Agreeing with the Holy Bible, St. Francis de Sales also stressed that making use of something, in this case the use of wives by their husbands, did not mean enjoying what one uses: “The marriage bed should be undefiled, as the Apostle tells us, i.e. pure, as it was when it was first instituted in the earthly Paradise, wherein no unruly desires or impure thought might enter. All that is merely earthly must be treated as means to fulfill the end God sets before His creatures. Thus we eat in order to preserve life, moderately, voluntarily, and without seeking an undue, unworthy satisfaction therefrom. “The time is short,” says St. Paul; “it remaineth that both they that have wives be as though they had not, and they that use this world, as not abusing it.” Let every one, then, use this world according to his vocation, but so as not to entangle himself with its love, that he may be as free and ready to serve God as though he used it not. “It is the great evil of man,” says St. Augustine, “to desire to enjoy the things which he should only use.” We should enjoy spiritual things, and only use corporal, of which when the use is turned into enjoyment, our rational soul is also changed into a brutish and beastly soul.” (St. Francis de Sales, Introduction to a Devout Life, Chapter XXXIX. Of The Sanctity Of The Marriage Bed.)

The Holy Bible makes it clear over and over again that sensuality and selfishness in all its forms will be punished with eternal damnation but that mortification, penance and the rejection of the perishable and carnal will be rewarded with eternal life and glory: “Therefore, brethren, we are debtors, not to the flesh, to live according to the flesh. For if you live according to the flesh, you shall die: but if by the Spirit you mortify the deeds of the flesh, you shall live.”
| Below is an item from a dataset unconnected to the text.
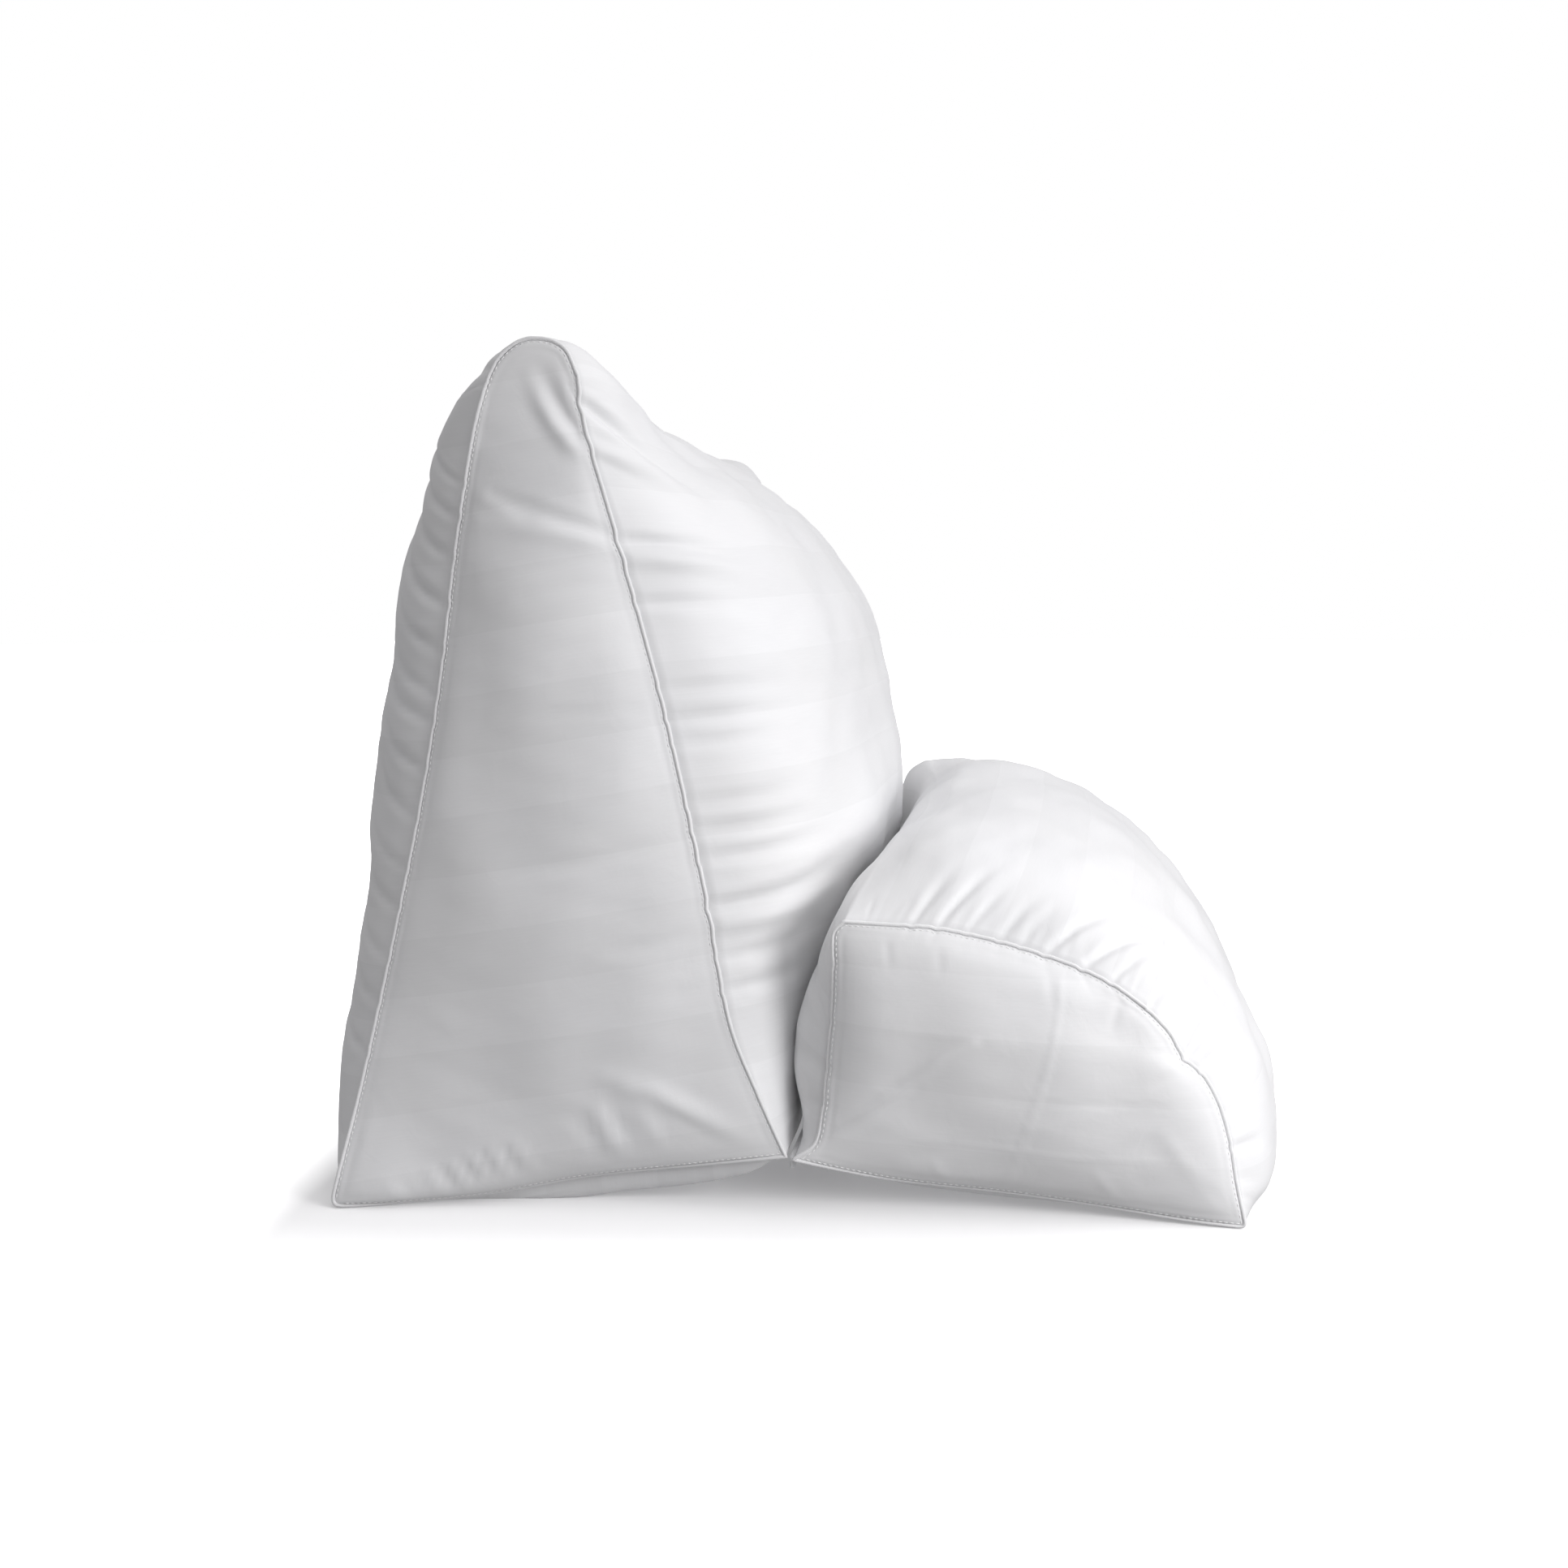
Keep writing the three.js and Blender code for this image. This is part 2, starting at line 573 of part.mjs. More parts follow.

Romans 8:1, 4-9, 12-13 “There is now therefore no condemnation to them that are in Christ Jesus, who walk not according to the flesh. … That the justification of the law might be fulfilled in us, who walk not according to the flesh, but according to the spirit. For they that are according to the flesh, mind the things that are of the flesh; but they that are according to the spirit, mind the things that are of the spirit. For the wisdom of the flesh is death; but the wisdom of the spirit is life and peace. Because the wisdom of the flesh is an enemy to God; for it is not subject to the law of God, neither can it be. And they who are in the flesh, cannot please God. But you are not in the flesh, but in the spirit, if so be that the Spirit of God dwell in you. … Therefore, brethren, we are debtors, not to the flesh, to live according to the flesh. For if you live according to the flesh, you shall die: but if by the Spirit you mortify the deeds of the flesh, you shall live.”